Said Parcel contains 59,237 sq. ft. (1.36 acres) and is subject to all 
easements and restrictions of record.

This      is not     homestead property.
    ----------------
     (is)  (is not)

     Purchaser agrees to purchase the Property and to pay to Vendor at ____ the 
sum of $82,529.28 in the following manner: (a) $0.00 at the execution of this 
Contract; and (b) the balance of $82,529.28, together with interest from date 
hereof on the balance outstanding from time to time at the rate of 6.5 
percent per annum until paid in full, as follows:

Twelve (12) quarterly payments of $4735.30, commencing September 1, 1997.

     Provided, however, the entire outstanding balance shall be paid in full 
on or before the 1st day of June, 2000.  (the maturity date).

     Following any default in payment, interest shall accrue at the rate of 
6.5% per annum on the entire amount in default (which shall include, without 
limitation, delinquent interest and, upon acceleration or maturity, the 
entire principal balance).

     Purchaser, unless excused by Vendor, agrees to pay monthly to Vendor 
amounts sufficient to pay reasonably anticipated annual taxes, special 
assessments, fire and required insurance premiums when due. To the extent 
received by Vendor, Vendor agrees to apply payments to these obligations when 
due. Such amounts received by the Vendor for payment of taxes, assessments 
and insurance will be deposited into an escrow fund or trustee account, but 
shall not bear interest unless otherwise required by law.
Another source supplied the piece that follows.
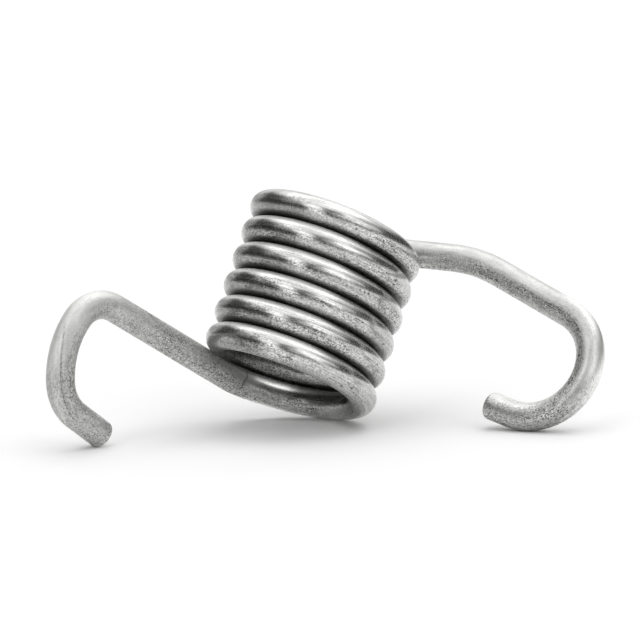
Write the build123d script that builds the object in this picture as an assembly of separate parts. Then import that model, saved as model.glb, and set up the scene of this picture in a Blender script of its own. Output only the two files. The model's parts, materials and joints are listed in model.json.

     Payments shall be applied first to interest on the unpaid balance at the 
rate specified and then to principal. Any amount may be prepaid without 
premium or fee upon principal at any time after closing.

     In the event of any prepayment, this contract shall not be treated as in 
default with respect to payment so long as the unpaid balance of principal, 
and interest (and in such case accruing interest from month to month shall be 
treated as unpaid principal) is less than the amount that said indebtedness 
would have been had the monthly payments been made as first specified above; 
provided that monthly payments shall be continued in the event of credit of 
any proceeds of insurance or condemnation, the condemned premises being 
thereafter excluded herefrom.

     Purchaser states that Purchaser is satisfied with the title as shown by 
the title evidence submitted to Purchaser for examination except:

     Purchaser agrees to pay the cost of future title evidence. If title 
evidence is in the form of an abstract, it shall be retained by Vendor until 
the full purchase price is paid.

     Purchaser shall be entitled to take possession of the Property after 
closing.



<PAGE>

     Purchaser promises to pay when due all taxes and assessments levied on 
the Property or upon Vendor's interest in it and to deliver to Vendor on 
demand receipts showing such payment.

     Purchaser shall keep the improvements on the Property insured against 
loss or damage occasioned by fire, extended coverage perils and such other 
hazards as Vendor may require, without co-insurance, through insurers 
approved by Vendor, in the sum of $ insured value but Vendor shall not 
require coverage in an amount more than the balance owed under this Contract. 
Purchaser shall pay the insurance premium when due. The policies shall 
contain the standard clause in favor of the Vendor's interest and, unless 
Vendor otherwise agrees in writing, the original of all policies covering the 
Property shall be deposited with Vendor. Purchaser shall promptly give notice 
of loss to insurance companies and Vendor. Unless Purchaser and Vendor 
otherwise agree in writing, insurance proceeds shall be applied to 
restoration or repair of the Property damaged, provided the Vendor deems the 
restoration or repair to be economically feasible.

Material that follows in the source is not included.